Unfortunately, some public lawmakers have arrogated to themselves the authority to decide these questions with uniform rules for everyone, despite the law. They have declared religious and moral convictions out-of-bounds. This arrogation of power forecloses the sort of commonsense distinctions that property law enables. Why is it unreasonable for a photographer to serve all people, including those who self-identify as homosexual, but to refuse to endorse by her conduct the claim that a same-sex commitment ceremony is, in fact, a wedding? If a jury or other competent fact-finder determines that the photographer has a sincere moral or religious conviction that marriage is the union of a man and a woman (and therefore does not include a same-sex couple, a polyamorous group, a polygamous family, and so on), then the photographer has a reason not to use her property (in this case, her camera and her business) to endorse what she believes to be a lie.
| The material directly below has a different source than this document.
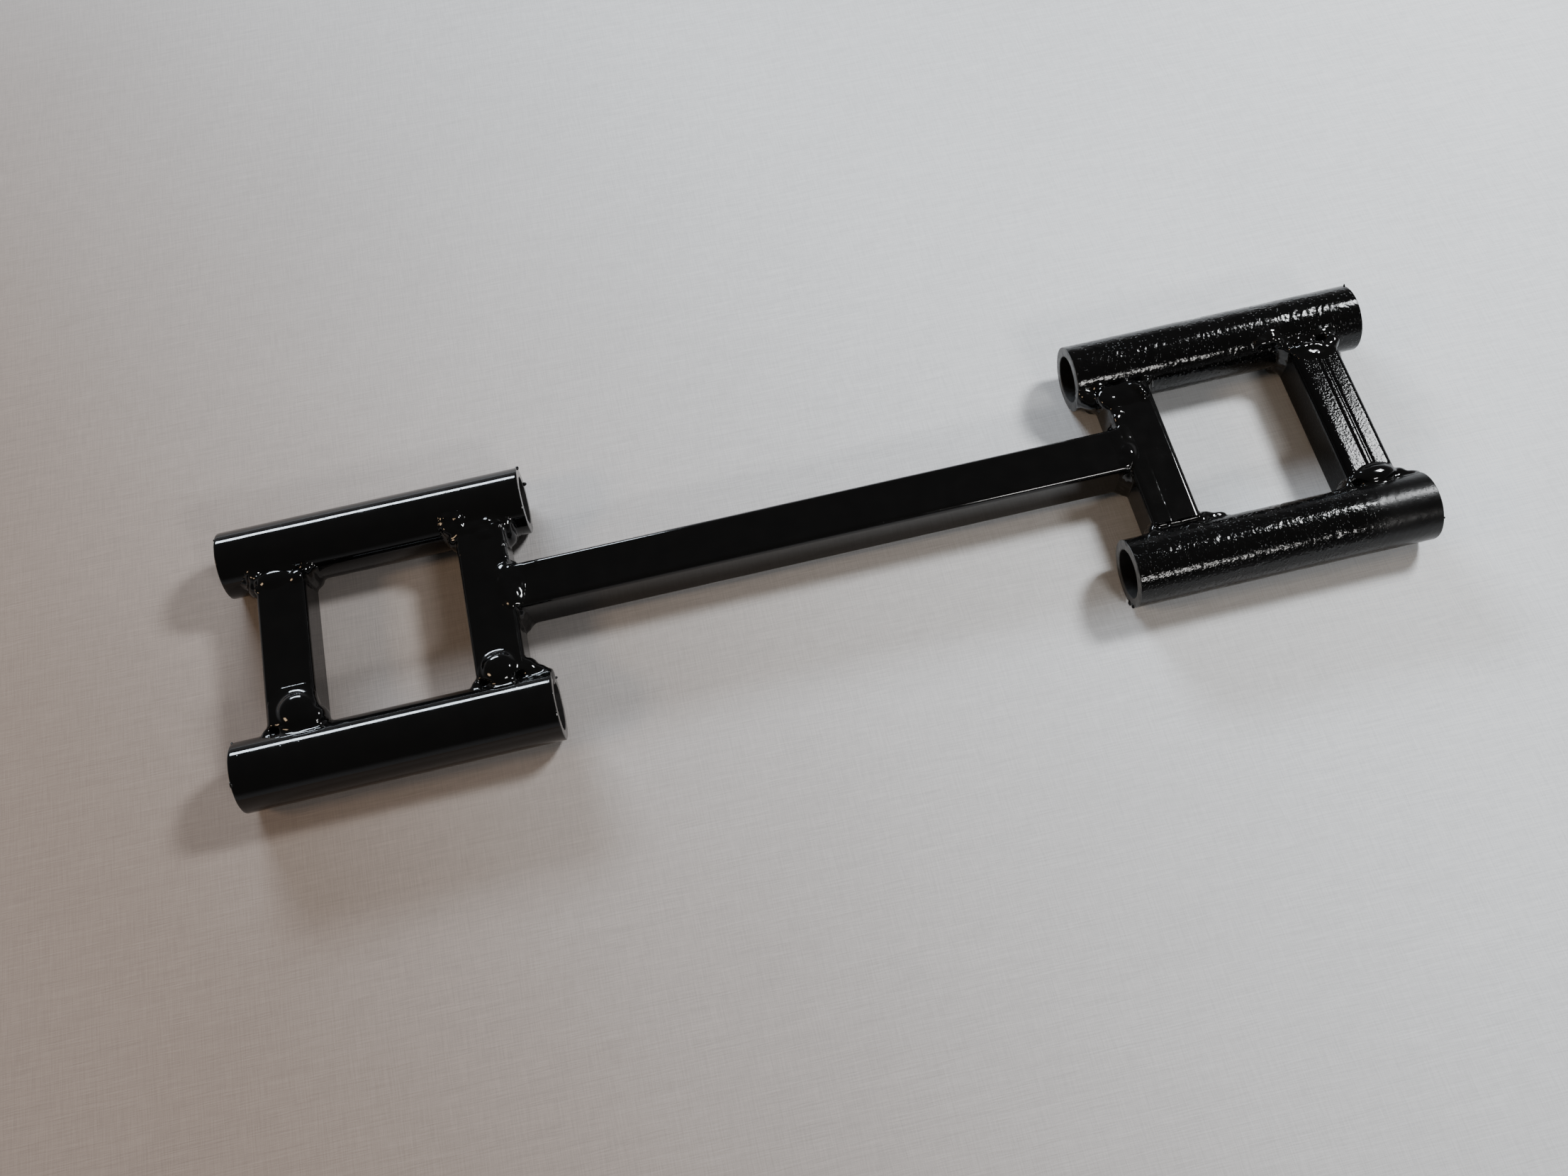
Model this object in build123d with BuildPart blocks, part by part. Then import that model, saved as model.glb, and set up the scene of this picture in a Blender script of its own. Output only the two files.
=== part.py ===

In one respect the bills under consideration do extend the law. They require any substantial burdens on the property owners’ religious exercise to survive strict judicial scrutiny. But many state and federal laws already extend this sort of prophylactic protection to religious exercise against overreach by state lawmakers. State Religious Freedom Restoration Acts and the federal Religious Land Use and Institutionalized Persons Act forbid state and local lawmakers from burdening religious exercise on private property without a compelling reason, and require any justifiable burden on religion to be the least restrictive possible. State lawmakers do well to track those rules.

State lawmakers should eagerly vindicate the principle that religious and moral reasons are legitimate reasons, and that property owners may act or refrain from action in obedience to conscience. If they cannot vindicate that principle, then not only religious liberty but also the very autonomy of private ordering is in jeopardy.